Он поморщился, разогнул ноги, встал с пола.
– Ну зачем ты так, Свет! Думаешь, я не понимаю, каково тебе.
– Каково мне? – я часто моргала, саднила глаза вдруг высохшими наждачными веками. – Каково мне! Я ещё сама не догнала, каково мне. Я догоню потом… потом, когда тебя рядом не будет.
– Свет… – глух, напряжён его голос. – Я никого никогда не любил так. И уж точно— не полюблю. Не поверил бы, что так возможно. Для мужика – под пятьдесят. Для меня… За какие-то десять дней.
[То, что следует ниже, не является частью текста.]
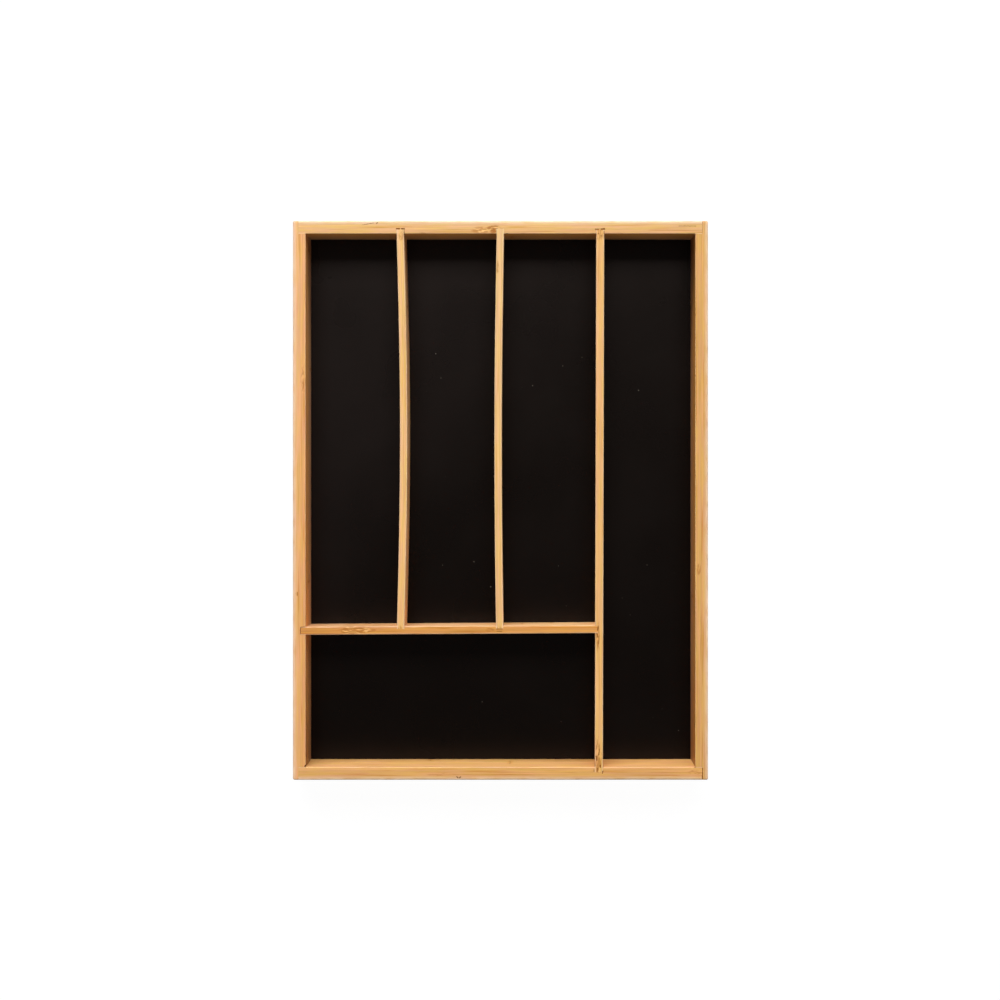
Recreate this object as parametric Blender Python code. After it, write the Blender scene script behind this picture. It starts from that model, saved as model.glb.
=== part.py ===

Это божественное чудо, Свет! Невыразимое словами. Как я теперь без тебя?.. не представляю.
– А я мужу изменила, – ухмыльнулась я. – Впервые. Почему-то ни хрена не стыдно.
– Изменить можно тем, кого любишь. А ты не любила мужа.
– Когда-то…
– Никогда не любила.
– Тебе откуда знать?
– Знаю.
– Знает он…
– «Привычка свыше нам дана. Замена счасти…».
– Ладно тебе! У меня муж хороший. Он меня любит. По-своему. Он мне не изменял.